Grades: Upper elementary through university.

Examine a USGS topographic map and an aerial photograph of the area of your corn maze. Download free digital topographic maps by going to the USGS Store and clicking on "Map Locator". Download free aerial photographs through Earth Explorer.

Discuss: What forces shape the landscape near the cornfield? What are the dominant natural hazards in this area? In which direction does this area drain? Into what river(s) does this area drain? Into what ocean do the rivers empty?

You could examine USGS topographic maps or a USGS national map of river systems to aid you. Maps of the river systems for each state can be downloaded from the National Map.

Trace the path of rain falling on this field to the ocean, including all rivers along the way.
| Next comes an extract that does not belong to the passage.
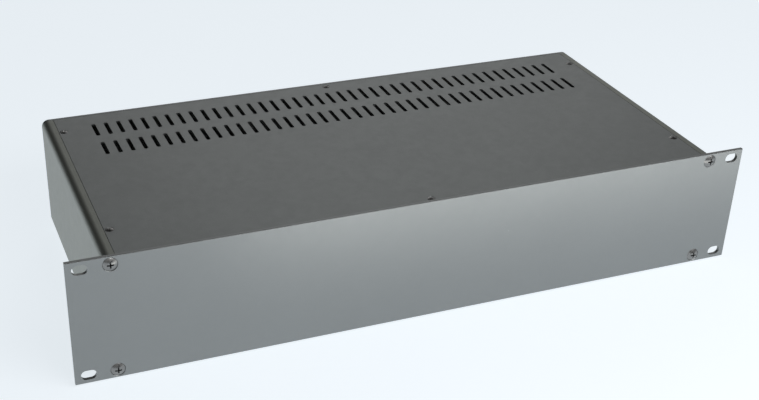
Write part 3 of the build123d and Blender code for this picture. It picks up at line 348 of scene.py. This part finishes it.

What is the river distance from this field to the ocean?

What is the elevation of your cornfield? Would you characterize the terrain of your field as flat, moderate, or steep? What do you think is the maximum slope on which a cornfield can be planted? What constraints operate on the slope of a cornfield? Compare the terrain constraints for corn to other crops. What other crops are grown in this area? Why? What percentage of the county you are in would you estimate as being cultivated for corn? The U.S. Department of Agriculture also has corn production maps.

From the aerial photograph, what would you say is the dominant land use in your cornfield's region? Why? Compare this land use to the land use based on an aerial photograph around your school. What are the differences? Why?

Compare the cornfield's elevation to the elevation based on a topographic map of your school. Is the cornfield higher or lower in elevation of your school? Why? What landforms are present? How have humans modified the landscape in cultivating corn and other crops?